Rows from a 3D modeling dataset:
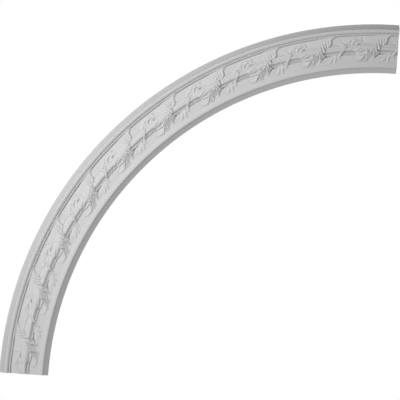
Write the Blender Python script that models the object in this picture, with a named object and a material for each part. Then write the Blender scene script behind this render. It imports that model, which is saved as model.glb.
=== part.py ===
"""One quarter of a cast ceiling ring: mouldings with an acanthus leaf wound round a rod.

The ring stands upright as if seen from straight below: its carved face looks along -Y and its flat back,
which is fixed to the ceiling, lies in the plane y = 0. The segment runs clockwise from its lower end, left
of the ring's centre, to its upper end, straight above the centre. The origin is on the flat back, halfway
along the segment and halfway across its band.

Sizes of the ring are in metres. The ornament is laid out in millimetres on one repeat: "along" runs
clockwise round the ring, "across" runs inward from the outer edge.
"""
import math

import bmesh
import bpy
import numpy as np
from mathutils import Matrix, Vector

MM = 0.001

# The ring and its band
OUTER_RADIUS = 0.7475
BAND_WIDTH = 0.0975
SEGMENT_ANGLE = math.radians(90.0)
REPEATS = 10
MIDDLE_RADIUS = OUTER_RADIUS - BAND_WIDTH / 2.0
CENTRE_X = MIDDLE_RADIUS * math.cos(SEGMENT_ANGLE / 2.0)
CENTRE_Z = -MIDDLE_RADIUS * math.sin(SEGMENT_ANGLE / 2.0)

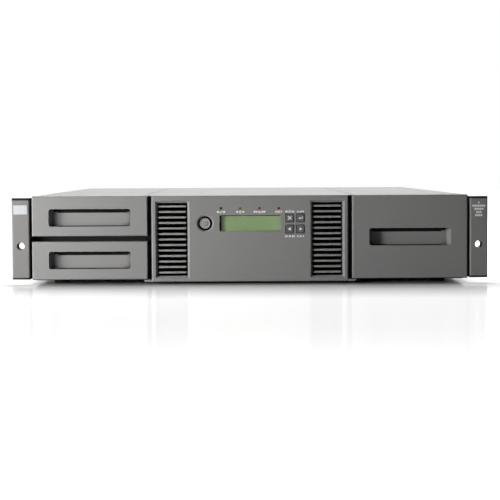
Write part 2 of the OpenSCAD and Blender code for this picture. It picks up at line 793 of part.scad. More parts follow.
module drive_rack() {
    tooth = gear_m * PI;
    y_mid = rest_y + pinion_y;
    n0 = floor((y_mid - inner_y - 2) / tooth) - 1;
    n1 = floor((last_col_y - rest_y + pinion_r + 6) / tooth) + 1;
    half = tooth / 4 - backlash / 2;
    tip = 0.95 * gear_m;
    root = -1.25 * gear_m;
    reach = [root, tip, tip, root];
    back = -5;
    color([0.85, 0.84, 0.80]) translate([rack_x, 0, floor_z + 0.05]) linear_extrude(rack_z1 - floor_z - 0.05)
        polygon(concat([[back, y_mid + (n1 + 1) * tooth], [back, y_mid - (n0 + 1) * tooth]],
            [for (i = [-n0 - 1 : n1 - 1], k = [0 : 3])
                let (w = half - reach[k] * tan(20)) [reach[k], y_mid + (i + 0.5) * tooth + (k < 2 ? -w : w)]],
            [[root, y_mid + (n1 + 1) * tooth]]));
}

// Places what rides on the carriage.
module at_carriage() translate([0, rest_y, 0]) children();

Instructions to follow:
Without leaving anything out, give the entries again exactly.

Response to this exercise:
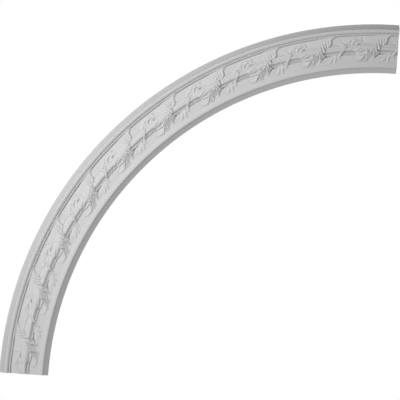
Write the Blender Python script that models the object in this picture, with a named object and a material for each part. Then write the Blender scene script behind this render. It imports that model, which is saved as model.glb.
=== part.py ===
"""One quarter of a cast ceiling ring: mouldings with an acanthus leaf wound round a rod.

The ring stands upright as if seen from straight below: its carved face looks along -Y and its flat back,
which is fixed to the ceiling, lies in the plane y = 0. The segment runs clockwise from its lower end, left
of the ring's centre, to its upper end, straight above the centre. The origin is on the flat back, halfway
along the segment and halfway across its band.

Sizes of the ring are in metres. The ornament is laid out in millimetres on one repeat: "along" runs
clockwise round the ring, "across" runs inward from the outer edge.
"""
import math

import bmesh
import bpy
import numpy as np
from mathutils import Matrix, Vector

MM = 0.001

# The ring and its band
OUTER_RADIUS = 0.7475
BAND_WIDTH = 0.0975
SEGMENT_ANGLE = math.radians(90.0)
REPEATS = 10
MIDDLE_RADIUS = OUTER_RADIUS - BAND_WIDTH / 2.0
CENTRE_X = MIDDLE_RADIUS * math.cos(SEGMENT_ANGLE / 2.0)
CENTRE_Z = -MIDDLE_RADIUS * math.sin(SEGMENT_ANGLE / 2.0)

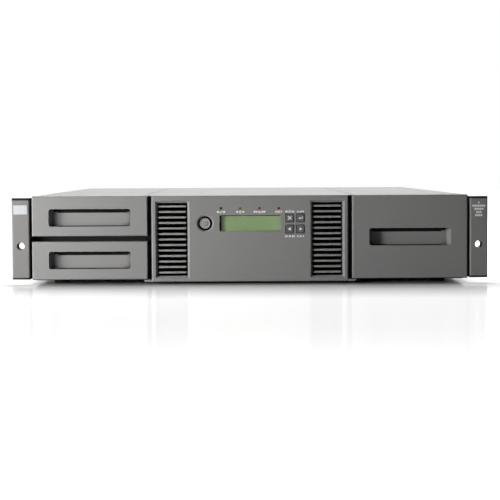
Write part 2 of the OpenSCAD and Blender code for this picture. It picks up at line 793 of part.scad. More parts follow.
module drive_rack() {
    tooth = gear_m * PI;
    y_mid = rest_y + pinion_y;
    n0 = floor((y_mid - inner_y - 2) / tooth) - 1;
    n1 = floor((last_col_y - rest_y + pinion_r + 6) / tooth) + 1;
    half = tooth / 4 - backlash / 2;
    tip = 0.95 * gear_m;
    root = -1.25 * gear_m;
    reach = [root, tip, tip, root];
    back = -5;
    color([0.85, 0.84, 0.80]) translate([rack_x, 0, floor_z + 0.05]) linear_extrude(rack_z1 - floor_z - 0.05)
        polygon(concat([[back, y_mid + (n1 + 1) * tooth], [back, y_mid - (n0 + 1) * tooth]],
            [for (i = [-n0 - 1 : n1 - 1], k = [0 : 3])
                let (w = half - reach[k] * tan(20)) [reach[k], y_mid + (i + 0.5) * tooth + (k < 2 ? -w : w)]],
            [[root, y_mid + (n1 + 1) * tooth]]));
}

// Places what rides on the carriage.
module at_carriage() translate([0, rest_y, 0]) children();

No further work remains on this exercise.